Yep, one bad renter can cost me a year or twos rent. Btdt too. I learned long ago to get the work done before noon, sit in the shade during the heat of the day.


----------



## Southern Forest (May 5, 2012)

You know, bad renters caused my neighbor's house in the city to be so ruined they couldn't sell it. It ended up being torn down. In any case, this place looks great!


----------



## ForestToFarm (Feb 28, 2016)

Yvonne's hubby said:


> View attachment 61024
> View attachment 61025
> View attachment 61026
> View attachment 61027
> ...


My son and I are currently helping a couple do the same thing and get back on their feet. She is handicapped and he has very little. Life set him back a bit. its actually going to be nice when all finished. We are not charging them anything for our time. it a small investment on our part and it will mean the world to them.

I believe in what goes around comes around. Life has been good for us. We have always helped others. I think we have already been rewarded.

Terry


----------



## ForestToFarm (Feb 28, 2016)

We talked them into adding smoke detectors at the current code which is all beds and halls leading up to the bedrooms. We also talked them into upgrading the kitchen outlets to having two dedicated circuits for small appliances as required by current codes.

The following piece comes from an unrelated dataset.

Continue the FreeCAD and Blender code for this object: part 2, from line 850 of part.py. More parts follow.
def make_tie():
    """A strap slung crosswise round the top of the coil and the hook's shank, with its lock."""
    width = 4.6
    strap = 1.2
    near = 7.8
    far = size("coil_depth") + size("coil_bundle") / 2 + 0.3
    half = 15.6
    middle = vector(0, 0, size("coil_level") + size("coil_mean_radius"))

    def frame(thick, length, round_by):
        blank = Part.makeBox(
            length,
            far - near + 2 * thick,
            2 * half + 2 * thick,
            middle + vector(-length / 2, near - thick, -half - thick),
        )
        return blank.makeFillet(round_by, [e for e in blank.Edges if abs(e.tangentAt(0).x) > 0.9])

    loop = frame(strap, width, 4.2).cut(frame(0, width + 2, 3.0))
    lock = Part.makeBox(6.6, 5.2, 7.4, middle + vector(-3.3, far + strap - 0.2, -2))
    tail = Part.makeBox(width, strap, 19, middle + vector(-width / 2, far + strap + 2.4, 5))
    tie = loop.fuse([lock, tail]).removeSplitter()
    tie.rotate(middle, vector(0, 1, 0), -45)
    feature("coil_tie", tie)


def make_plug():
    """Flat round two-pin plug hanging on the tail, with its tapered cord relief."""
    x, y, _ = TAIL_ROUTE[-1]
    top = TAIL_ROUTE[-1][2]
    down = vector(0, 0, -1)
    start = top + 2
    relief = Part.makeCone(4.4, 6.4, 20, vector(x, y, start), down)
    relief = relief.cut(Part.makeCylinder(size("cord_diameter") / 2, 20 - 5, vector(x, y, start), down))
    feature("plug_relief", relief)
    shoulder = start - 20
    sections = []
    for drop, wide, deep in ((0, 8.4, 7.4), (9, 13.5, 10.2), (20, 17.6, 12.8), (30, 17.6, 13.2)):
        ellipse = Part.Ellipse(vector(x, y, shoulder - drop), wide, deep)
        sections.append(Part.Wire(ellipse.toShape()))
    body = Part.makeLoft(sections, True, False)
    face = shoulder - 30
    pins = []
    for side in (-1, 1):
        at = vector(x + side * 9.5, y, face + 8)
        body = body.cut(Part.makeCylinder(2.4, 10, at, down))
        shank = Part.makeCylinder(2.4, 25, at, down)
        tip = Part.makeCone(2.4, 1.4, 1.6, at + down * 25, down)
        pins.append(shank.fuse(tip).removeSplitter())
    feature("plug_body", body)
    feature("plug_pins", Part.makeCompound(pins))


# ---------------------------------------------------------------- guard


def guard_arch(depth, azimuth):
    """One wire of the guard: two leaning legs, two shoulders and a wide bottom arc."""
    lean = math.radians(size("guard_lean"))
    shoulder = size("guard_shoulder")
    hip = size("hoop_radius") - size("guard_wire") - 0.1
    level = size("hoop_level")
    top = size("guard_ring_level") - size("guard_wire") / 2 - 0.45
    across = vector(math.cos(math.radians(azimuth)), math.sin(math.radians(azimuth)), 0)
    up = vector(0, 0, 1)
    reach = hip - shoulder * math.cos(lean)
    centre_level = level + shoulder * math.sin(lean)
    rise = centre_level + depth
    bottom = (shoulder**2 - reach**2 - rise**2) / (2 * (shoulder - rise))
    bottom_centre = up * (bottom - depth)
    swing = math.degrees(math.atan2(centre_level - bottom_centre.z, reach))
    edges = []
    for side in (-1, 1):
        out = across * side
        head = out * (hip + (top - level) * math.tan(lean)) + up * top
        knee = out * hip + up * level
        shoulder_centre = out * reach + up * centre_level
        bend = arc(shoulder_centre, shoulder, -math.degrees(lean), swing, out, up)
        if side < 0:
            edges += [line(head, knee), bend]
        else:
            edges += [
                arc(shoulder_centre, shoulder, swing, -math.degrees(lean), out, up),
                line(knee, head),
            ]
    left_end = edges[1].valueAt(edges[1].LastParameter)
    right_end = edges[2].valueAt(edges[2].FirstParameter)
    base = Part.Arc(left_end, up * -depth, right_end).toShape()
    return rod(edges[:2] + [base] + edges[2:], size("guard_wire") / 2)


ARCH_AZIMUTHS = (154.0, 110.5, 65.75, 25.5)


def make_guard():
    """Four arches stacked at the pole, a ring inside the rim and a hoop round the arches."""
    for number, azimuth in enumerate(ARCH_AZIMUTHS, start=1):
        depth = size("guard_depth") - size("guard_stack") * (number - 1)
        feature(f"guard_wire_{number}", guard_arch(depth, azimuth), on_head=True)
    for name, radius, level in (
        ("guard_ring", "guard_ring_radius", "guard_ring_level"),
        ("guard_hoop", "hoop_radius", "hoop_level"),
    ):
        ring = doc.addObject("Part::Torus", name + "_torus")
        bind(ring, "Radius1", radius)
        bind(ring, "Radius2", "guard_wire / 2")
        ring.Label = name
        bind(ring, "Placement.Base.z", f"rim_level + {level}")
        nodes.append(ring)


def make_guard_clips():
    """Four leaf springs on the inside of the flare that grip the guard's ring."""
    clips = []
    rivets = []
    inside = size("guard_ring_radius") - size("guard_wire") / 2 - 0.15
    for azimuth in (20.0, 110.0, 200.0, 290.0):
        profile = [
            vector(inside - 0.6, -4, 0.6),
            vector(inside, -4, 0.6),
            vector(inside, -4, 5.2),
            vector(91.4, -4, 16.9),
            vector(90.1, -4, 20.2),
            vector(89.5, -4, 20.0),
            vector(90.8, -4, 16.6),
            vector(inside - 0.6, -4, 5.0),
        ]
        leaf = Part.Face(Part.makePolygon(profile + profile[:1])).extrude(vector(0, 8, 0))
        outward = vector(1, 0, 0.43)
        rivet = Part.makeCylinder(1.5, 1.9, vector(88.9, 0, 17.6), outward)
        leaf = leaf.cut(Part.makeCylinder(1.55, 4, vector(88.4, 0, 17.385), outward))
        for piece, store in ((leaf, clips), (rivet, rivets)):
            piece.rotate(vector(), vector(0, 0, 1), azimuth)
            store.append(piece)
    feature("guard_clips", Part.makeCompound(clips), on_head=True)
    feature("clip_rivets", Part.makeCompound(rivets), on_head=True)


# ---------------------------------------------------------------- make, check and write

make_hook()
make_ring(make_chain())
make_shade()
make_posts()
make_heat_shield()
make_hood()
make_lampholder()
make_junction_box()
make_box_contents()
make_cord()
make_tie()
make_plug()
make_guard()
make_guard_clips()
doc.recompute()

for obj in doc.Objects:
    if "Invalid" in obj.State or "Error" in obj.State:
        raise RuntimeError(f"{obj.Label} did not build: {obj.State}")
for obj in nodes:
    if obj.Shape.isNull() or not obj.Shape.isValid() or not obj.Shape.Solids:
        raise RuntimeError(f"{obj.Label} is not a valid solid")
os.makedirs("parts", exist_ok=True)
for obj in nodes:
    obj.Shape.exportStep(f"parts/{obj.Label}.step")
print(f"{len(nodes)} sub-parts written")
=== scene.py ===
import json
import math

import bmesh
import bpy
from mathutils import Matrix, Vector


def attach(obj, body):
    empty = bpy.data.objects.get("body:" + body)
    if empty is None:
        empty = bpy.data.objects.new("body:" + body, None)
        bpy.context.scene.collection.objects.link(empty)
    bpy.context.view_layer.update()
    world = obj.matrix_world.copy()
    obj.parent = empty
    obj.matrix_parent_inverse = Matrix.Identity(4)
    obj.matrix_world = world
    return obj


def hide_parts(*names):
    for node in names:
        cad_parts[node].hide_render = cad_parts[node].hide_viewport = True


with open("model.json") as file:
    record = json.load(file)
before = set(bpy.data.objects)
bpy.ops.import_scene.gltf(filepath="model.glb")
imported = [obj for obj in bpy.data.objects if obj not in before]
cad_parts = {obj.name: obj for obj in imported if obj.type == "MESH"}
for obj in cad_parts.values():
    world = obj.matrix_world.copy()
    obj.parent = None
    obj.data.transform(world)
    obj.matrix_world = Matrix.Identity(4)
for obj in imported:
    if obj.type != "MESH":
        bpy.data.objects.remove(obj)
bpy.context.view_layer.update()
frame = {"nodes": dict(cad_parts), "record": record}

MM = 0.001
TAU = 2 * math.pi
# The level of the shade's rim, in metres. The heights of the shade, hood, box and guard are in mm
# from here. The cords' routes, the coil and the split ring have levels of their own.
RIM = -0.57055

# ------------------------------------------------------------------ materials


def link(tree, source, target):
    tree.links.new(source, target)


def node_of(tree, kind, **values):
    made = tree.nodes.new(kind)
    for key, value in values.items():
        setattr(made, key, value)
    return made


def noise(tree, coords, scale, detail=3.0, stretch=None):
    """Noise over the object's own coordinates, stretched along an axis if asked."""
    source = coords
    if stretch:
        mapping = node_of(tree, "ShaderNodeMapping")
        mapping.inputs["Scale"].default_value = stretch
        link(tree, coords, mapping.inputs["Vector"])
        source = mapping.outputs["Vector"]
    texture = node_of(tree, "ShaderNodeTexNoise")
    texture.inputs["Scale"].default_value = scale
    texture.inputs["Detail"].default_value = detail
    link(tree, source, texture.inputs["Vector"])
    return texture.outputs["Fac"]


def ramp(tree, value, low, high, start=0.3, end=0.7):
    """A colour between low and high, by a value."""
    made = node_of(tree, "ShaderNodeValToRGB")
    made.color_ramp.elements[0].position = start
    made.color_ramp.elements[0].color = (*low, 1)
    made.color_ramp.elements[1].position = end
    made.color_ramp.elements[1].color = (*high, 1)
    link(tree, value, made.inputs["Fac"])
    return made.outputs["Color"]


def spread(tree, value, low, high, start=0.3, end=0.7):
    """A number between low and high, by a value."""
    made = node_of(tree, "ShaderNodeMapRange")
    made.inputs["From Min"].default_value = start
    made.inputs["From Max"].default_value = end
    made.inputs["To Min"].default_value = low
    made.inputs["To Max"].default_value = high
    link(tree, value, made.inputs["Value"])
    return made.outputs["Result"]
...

Then also new circuits run to each of the two bathrooms so you can run a hair dryer when the lights are on and TV in the other room. Those older homes were not wired very well.

Terry


----------



## Evons hubby (Oct 3, 2005)

Alrighty then! It's been a long haul but my Yvonne posted the "for rent" ad today! 
https://www.zillow.com/homedetails/5388-Randolph-Good-Luck-Rd-Summer-Shade-KY-42166/115412231_zpid/


----------



## melli (May 7, 2016)

Good luck! 
Looks great. $500 is pad rental here...


----------



## MoBookworm1957 (Aug 24, 2015)

Nice
Good luck


----------



## cityfeet (Feb 1, 2015)

We're remodeling a 95 doublewide, but it's for us. Not to rent out.


----------



## Evons hubby (Oct 3, 2005)

cityfeet said:


> View attachment 64594
> View attachment 64595
> View attachment 64596
> View attachment 64597
> ...


Love the real wood!


----------



## Nimrod (Jun 8, 2010)

Excellent job of remodeling. Kudos to you for providing a decent place to live for a poor person.


----------



## tiffanysgallery (Jan 17, 2015)

Yvonne's hubby said:


> Alrighty then! It's been a long haul but my Yvonne posted the "for rent" ad today!
> https://www.zillow.com/homedetails/5388-Randolph-Good-Luck-Rd-Summer-Shade-KY-42166/115412231_zpid/


This Home Sweet Home looks great and Summer Shade is a wonderful place to live in KY!


----------



## ed/La (Feb 26, 2009)

while in college in the 70s I bought a10x50 with my buddy For $500. we put free recycled windows and house doors with a 6 ft. addition to living room. Painted everything including the cabinets. Lot rent with water and garbage was $35 per month. $17.50 each. Some months I had to scrimp to get my share. It was a fun project.


----------



## Evons hubby (Oct 3, 2005)

Well, the work is finished, found a nice young couple that love the place. They moved in over the weekend. He went to school with our boy. He works driving delivery truck for my Yvonne's warehouse. Hoping these kids enjoy the place for years to come. It will be good to have the cash flowing in instead of out for a while too.


----------



## mmoetc (Oct 9, 2012)

Yvonne's hubby said:


> Well, the work is finished, found a nice young couple that love the place. They moved in over the weekend. He went to school with our boy. He works driving delivery truck for my Yvonne's warehouse. Hoping these kids enjoy the place for years to come. It will be good to have the cash flowing in instead of out for a while too.


Good work.


----------